## REQUEST
In the listing below, locate the lines that hold "None" and copy them.

## STORED DATA

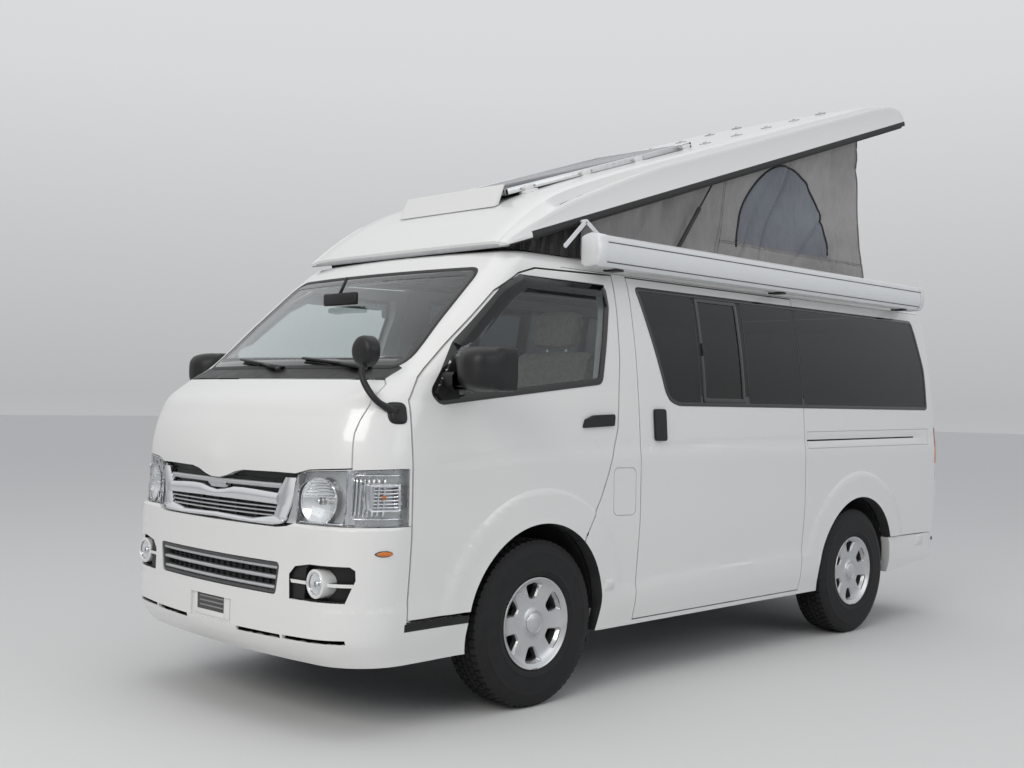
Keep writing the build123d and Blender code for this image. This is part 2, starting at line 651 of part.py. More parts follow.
half, cover_front, cover_rear, cover_top = ENGINE_COVER
cover = block(-half, half, cover_front, cover_rear, 601, cover_top)
nodes["engine_cover"] = cover - block(18 - half, half - 18, cover_front + 18, cover_rear - 18, 500, cover_top - 18)
floor = block(-800, 800, -2200, 2230, 560, 600) & inner
floor = floor - block(18 - half, half - 18, cover_front + 18, cover_rear - 18, 500, 700)
for centre_y, inside, _, _ in HOUSES:
    notch = rod_x(inside - HOUSE_SKIN - 1, 900, centre_y, HOUSE_Z, HOUSE_RADIUS + HOUSE_SKIN + 1)
    floor = floor - notch - mirrored(notch)
for side in (1, -1):
    floor = floor - block(side * 762, side * 900, -2100, -700, 300, 2000)
nodes["floor_pan"] = floor

# Chassis
CROSS_MEMBERS = [(-2100, 450), (-700, 512), (500, 450), (1700, 450), (2100, 450)]
frame = block(360, 420, -2150, 2200, 430, 540) + block(-420, -360, -2150, 2200, 430, 540)
for y, low in CROSS_MEMBERS:
    frame = frame + block(-360, 360, y, y + 70, low, 520)
nodes["chassis_frame"] = frame
nodes["engine_block"] = block(-230, 230, -1580, -920, 430, 740)
nodes["fuel_tank"] = prism([(440, 300), (700, 300), (700, 500), (440, 500)], "Y", -650, 350, 40)


def tube(points, radius, bend):
    """Returns a round tube along straight runs joined by tangent arcs."""
    path = FilletPolyline(*points, radius=bend)
    solid = sweep(Plane(path @ 0, z_dir=path % 0) * Circle(radius), path).solid()
    return solid if solid.volume > 0 else Solid(solid.wrapped.Reversed())


PIPE_FRONT = [(-190, -918, 400), (-190, -600, 330), (-260, -400, 330), (-260, 20, 330)]
PIPE_REAR = [
    (-260, 440, 330), (-260, 850, 330), (-260, 1080, 450), (-260, 1430, 450), (-260, 1640, 350),
    (-260, 2250, 330),
]
silencer = rod((-260, 0, 330), (-260, 450, 330), 88)
nodes["exhaust"] = tube(PIPE_FRONT, 25, 120) + silencer + tube(PIPE_REAR, 25, 120)

# Front suspension and knuckles
KINGPIN_X = 690.0
KINGPIN_Z = (225.0, 474.0)
PIN_RADIUS = 16.0
HUB_BORE = 30.0
ARM_HEIGHT = 34.0
# arm's bottom z, root x
ARMS = [(232, 330), (434, 420)]


def front_suspension():
    """Returns the fixed front suspension: a cross-member with two wishbones on each side."""
    form = block(-350, 350, FRONT_AXLE_Y - 60, FRONT_AXLE_Y + 60, 300, 380)
    tip = KINGPIN_X + 22
    for z, root in ARMS:
        arm = prism([(root, FRONT_AXLE_Y - 90), (root, FRONT_AXLE_Y + 90), (tip, FRONT_AXLE_Y + 20),
                     (tip, FRONT_AXLE_Y - 20)], "Z", z, z + ARM_HEIGHT)
        form = form + arm + mirrored(arm)
    upright = block(300, 345, FRONT_AXLE_Y - 60, FRONT_AXLE_Y + 60, 232, 430)
    pin_space = rod((KINGPIN_X, FRONT_AXLE_Y, 200), (KINGPIN_X, FRONT_AXLE_Y, 500), PIN_RADIUS + 0.05)
    return form + upright + mirrored(upright) - pin_space - mirrored(pin_space)


nodes["front_suspension"] = front_suspension()
kingpin = rod((KINGPIN_X, FRONT_AXLE_Y, KINGPIN_Z[0]), (KINGPIN_X, FRONT_AXLE_Y, KINGPIN_Z[1]), PIN_RADIUS)
upright = block(KINGPIN_X - 24, KINGPIN_X + 24, FRONT_AXLE_Y - 40, FRONT_AXLE_Y + 40, 275, 420)
stub = rod_x(KINGPIN_X, TRACK_X + 60, FRONT_AXLE_Y, AXLE_Z, HUB_BORE)
shield = rod_x(KINGPIN_X + 35, KINGPIN_X + 41, FRONT_AXLE_Y, AXLE_Z, 148)
nodes["knuckle_left"] = kingpin + upright + stub + shield
nodes["knuckle_right"] = mirrored(nodes["knuckle_left"])

# Rear axle
SPRING_HALF, SPRING_END_Z, SPRING_LOW_Z, SPRING_DEPTH = 620.0, 452.0, 312.0, 34.0


def leaf_spring():
    """Returns the left leaf spring, a bowed bar under the axle."""
    ends = [(520, REAR_AXLE_Y + run, SPRING_END_Z) for run in (-SPRING_HALF, SPRING_HALF)]
    upper = Edge.make_three_point_arc(ends[0], (520, REAR_AXLE_Y, SPRING_LOW_Z), ends[1])
    lower = upper.moved(Location((0, 0, -SPRING_DEPTH)))
    closing = [Edge.make_line(end, (end[0], end[1], end[2] - SPRING_DEPTH)) for end in ends]
    side = Face(Wire([upper, closing[1], lower, closing[0]]))
    return extrude(side, amount=35, dir=(1, 0, 0), both=True)


axle = rod_x(-640, 640, REAR_AXLE_Y, AXLE_Z, 42)
axle = axle + rod_x(-TRACK_X - 60, TRACK_X + 60, REAR_AXLE_Y, AXLE_Z, HUB_BORE)
axle = axle + Pos(0, REAR_AXLE_Y, AXLE_Z) * Sphere(140)
axle = axle + rod((0, REAR_AXLE_Y - 100, AXLE_Z), (0, -880, 480), 32)
for side in (1, -1):
    axle = axle + rod_x(side * 640, side * 705, REAR_AXLE_Y, AXLE_Z, 60)
    axle = axle + rod_x(side * 700, side * 755, REAR_AXLE_Y, AXLE_Z, 120)
spring = leaf_spring()
nodes["rear_axle"] = axle + spring + mirrored(spring)

# Wheels, as (along the axle outwards, from the axle)
TYRE_PROFILE = [
    (-88, 194), (-98, 250), (-96, 300), (-80, 338), (-60, 346), (60, 346), (80, 338), (96, 300),
    (98, 250), (88, 194),
]
RIM_PROFILE = [
    (34, 30.05), (62, 30.05), (62, 0), (84, 0), (84, 30), (80, 42), (70, 52), (66, 100), (72, 150),
    (84, 172), (92, 184), (92, 191), (-95, 191), (-95, 178), (20, 165), (34, 150),
]
WINDOW_COUNT = 6
# radius, half angle in degrees
WINDOW_EDGES = [(103.0, 9.0), (160.0, 15.0)]


def wheel_window(index):
    """Returns the cutter of one window in the left wheel's disc, about an axle at the origin."""
    middle = radians(360 / WINDOW_COUNT * index + 90)
    (low, low_half), (high, high_half) = WINDOW_EDGES
    places = [(low, -low_half), (high, -high_half), (high, high_half), (low, low_half)]
    points = [(r * cos(middle + radians(a)), r * sin(middle + radians(a))) for r, a in places]
    return prism(points, "X", 26, 110, 8)


def wheel():
    """Returns the left wheel about an axle at the origin."""
    form = revolve_profile(RIM_PROFILE, 0, 0, 0)
    for index in range(WINDOW_COUNT):
        form = form - wheel_window(index)
    return form


left_wheel = wheel()
left_tyre = revolve_profile([(along, max(out, 191)) for along, out in TYRE_PROFILE], 0, 0, 0)
for name, side, y in (
    ("front_left", 1, FRONT_AXLE_Y), ("front_right", -1, FRONT_AXLE_Y),
    ("rear_left", 1, REAR_AXLE_Y), ("rear_right", -1, REAR_AXLE_Y),
):
    for kind, form in (("wheel_", left_wheel), ("tyre_", left_tyre)):
        placed = Pos(TRACK_X, y, AXLE_Z) * form
        nodes[kind + name] = placed if side > 0 else mirrored(placed)

# Awning and fender mirror
AWNING_PROFILE = [
    (745, 1868), (770, 1852), (840, 1856), (862, 1900), (858, 1990), (800, 2006), (745, 1990),
]
nodes["awning_case"] = prism(AWNING_PROFILE, "Y", -1000, 2005, 8)
STALK_ROUTE = [(785, -2060, 1205), (778, -2150, 1255), (720, -2170, 1340), (700, -2143, 1420)]
stalk = Pos(*STALK_ROUTE[0]) * Sphere(14)
for start, end in zip(STALK_ROUTE, STALK_ROUTE[1:]):
    stalk = stalk + rod(start, end, 14) + Pos(*end) * Sphere(14)
round_head = rod((700, -2172, 1440), (700, -2112, 1440), 58)
round_head = fillet(round_head.edges().filter_by(GeomType.CIRCLE), 22)
stalk_base = (body_loft(-12) - plain_outer) & block(768, 860, -2102, -2032, 1168, 1252)
nodes["fender_mirror"] = (stalk + round_head - plain_outer) + stalk_base


# Pop-top lid
def lid_loft(rows, inset, bottom):
    """Returns the closed lid's form through its sections, pulled in by inset, down to bottom."""
    wires = []
    for run, half, wall, shoulder, crown in rows:
        y = LID_HINGE_Y + run
        flank = [
            (half - inset, y, LID_BOTTOM_Z + bottom), (half - inset, y, LID_BOTTOM_Z + wall - inset),
            (shoulder - inset, y, LID_BOTTOM_Z + crown - inset),
        ]
        wires.append(Wire.make_polygon(flank + [(-x, y, z) for x, y, z in reversed(flank)], close=True))
    return Solid.make_loft(wires, True)


def raised(shape):
    """Turns a piece of the closed lid up about its front hinge."""
    return shape.rotate(Axis((0, LID_HINGE_Y, LID_HINGE_Z), (1, 0, 0)), LID_ANGLE)


RIB_START, RIB_END, RIB_HALF, RIB_TOP = 1950.0, 3350.0, 30.0, 187.0
LINK_X = (734.0, 738.0)
LINK_HALF = 8.0
LINK_APEX = (-952.0, 2064.0)
# Foot y, foot z of the two arms of the link at the lid's side
LINK_FEET = [(-1083.0, 1943.0), (-868.0, 2011.5)]


def lid_link():
    """Returns the left folding link at the lid's side, as it stands raised."""
    form = rod_x(700, LINK_X[1], *LINK_APEX, LINK_HALF)
    for foot in LINK_FEET:
        run = (foot[0] - LINK_APEX[0], foot[1] - LINK_APEX[1])
        across = (-run[1] / hypot(*run) * LINK_HALF, run[0] / hypot(*run) * LINK_HALF)
        corners = [
            (LINK_APEX[0] + across[0], LINK_APEX[1] + across[1]),
            (LINK_APEX[0] - across[0], LINK_APEX[1] - across[1]),
            (foot[0] - across[0], foot[1] - across[1]), (foot[0] + across[0], foot[1] + across[1]),
        ]
        form = form + prism(corners, "X", *LINK_X) + rod_x(*LINK_X, *foot, LINK_HALF)
    return form


lid_outside = lid_loft(LID_SECTIONS, 0, 0)
lid_closed = lid_outside - lid_loft(LID_SECTIONS[1:-1], LID_WALL, -10)
for x in LID_RIB_X:
    rib = block(x - RIB_HALF, x + RIB_HALF, LID_HINGE_Y + RIB_START, LID_HINGE_Y + RIB_END,
                LID_BOTTOM_Z + 155, LID_BOTTOM_Z + RIB_TOP)
    lid_closed = lid_closed + rib + mirrored(rib)
strut_stud = rod_x(664, 690, *STRUT_HEAD, 8)
link = lid_link()
nodes["lid"] = raised(lid_closed) + strut_stud + mirrored(strut_stud) + link + mirrored(link)

# Solar panel with its feet and its wind deflector, in the lid's frame
PANEL_LOW, PANEL_HIGH = 174.0, 202.0
DEFLECTOR = [(326, 136), (410, 224), (420, 224), (420, 150), (345, 139)]
FOOT_RUNS = (560.0, 980.0, 1400.0, 1820.0)
panel_rear = LID_HINGE_Y + SOLAR_START + SOLAR_LENGTH
panel = block(-SOLAR_HALF, SOLAR_HALF, LID_HINGE_Y + SOLAR_START, panel_rear,
              LID_BOTTOM_Z + PANEL_LOW, LID_BOTTOM_Z + PANEL_HIGH)
panel = panel + prism([(LID_HINGE_Y + s, LID_BOTTOM_Z + h) for s, h in DEFLECTOR], "X", -SOLAR_HALF, SOLAR_HALF)
for run in FOOT_RUNS:
    foot = block(SOLAR_HALF - 50, SOLAR_HALF + 6, LID_HINGE_Y + run - 40, LID_HINGE_Y + run + 40,
                 LID_BOTTOM_Z + 150, LID_BOTTOM_Z + PANEL_LOW)
    panel = panel + foot + mirrored(foot)
nodes["solar_panel"] = raised(panel - lid_outside)

# Struts
foot = Vector(STRUT_X, *STRUT_FOOT)
head = Vector(STRUT_X, *STRUT_HEAD)
reach = (head - foot).normalized()
tube_end = foot + reach * 400
strut_tube = rod(tuple(foot), tuple(tube_end), 11) + rod_x(640, 660, *STRUT_FOOT, 13)
strut_tube = strut_tube - rod(tuple(foot + reach * 60), tuple(tube_end + reach), 5.06)
strut_tube = strut_tube - rod_x(600, 700, *STRUT_FOOT, PIN + PIN_PLAY)
strut_rod = rod(tuple(foot + reach * 240), tuple(head), 5) + rod_x(641, 658, *STRUT_HEAD, 10)
nodes["strut_tubes"] = both(strut_tube)
nodes["strut_rods"] = both(strut_rod)


# Tent canvas, a wedge of thin walls
def wedge(half, rear, low, rise):
    """Returns the wedge under the raised lid, up to rise above the lid's lower edge."""
    slope = sin(radians(LID_ANGLE)) / cos(radians(LID_ANGLE))
    front, top_rear = -1180.0, rear - 110.0
    heights = [LID_HINGE_Z + (y - LID_HINGE_Y) * slope + rise for y in (front, top_rear)]
    outline = [(front, low), (rear, low), (top_rear, heights[1]), (front, heights[0])]
    return prism(outline, "X", -half, half)


nodes["tent_canvas"] = wedge(632, 1690, ROOF_TOP, 52) - wedge(626, 1684, ROOF_TOP - 20, 160)

if __name__ == "__main__":
    os.makedirs("parts", exist_ok=True)
    for name, shape in nodes.items():
        pieces = solids_of(shape)
        whole = pieces[0] if len(pieces) == 1 else Compound(children=pieces)
        whole.label = name
        export_step(whole, f"parts/{name}.step")
        print(name, len(pieces), round(sum(piece.volume for piece in pieces) / 1e6, 2))
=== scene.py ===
"""Looks of the camper van: paint, glass, lamps, wheels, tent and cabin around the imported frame. Metres."""
import json
import math
import random

import bmesh
import bpy
import numpy as np
from mathutils import Matrix, Vector


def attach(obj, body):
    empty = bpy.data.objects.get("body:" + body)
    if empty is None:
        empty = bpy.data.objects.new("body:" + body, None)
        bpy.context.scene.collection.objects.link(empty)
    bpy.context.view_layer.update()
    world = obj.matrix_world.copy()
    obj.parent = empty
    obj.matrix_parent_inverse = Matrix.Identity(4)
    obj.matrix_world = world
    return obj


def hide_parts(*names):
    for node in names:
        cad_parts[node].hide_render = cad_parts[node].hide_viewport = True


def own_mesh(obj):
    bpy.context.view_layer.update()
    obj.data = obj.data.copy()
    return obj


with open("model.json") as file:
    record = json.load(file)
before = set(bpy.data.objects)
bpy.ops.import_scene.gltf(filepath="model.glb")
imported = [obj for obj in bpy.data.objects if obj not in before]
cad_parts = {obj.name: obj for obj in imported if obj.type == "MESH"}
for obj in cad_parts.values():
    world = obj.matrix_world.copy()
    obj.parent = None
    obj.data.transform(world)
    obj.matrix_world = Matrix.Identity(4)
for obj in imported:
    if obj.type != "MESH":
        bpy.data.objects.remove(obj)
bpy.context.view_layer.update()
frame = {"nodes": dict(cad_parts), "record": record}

ROOT = "van_body"
SIDES = ((1, "left", "door_left"), (-1, "right", "door_right"))
ARCH_RADIUS = 0.4
FRONT_ARCH, REAR_ARCH = (-1.305, 0.36), (1.29, 0.36)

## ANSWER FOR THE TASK
    if empty is None:
        empty = bpy.data.objects.new("body:" + body, None)
    obj.parent = None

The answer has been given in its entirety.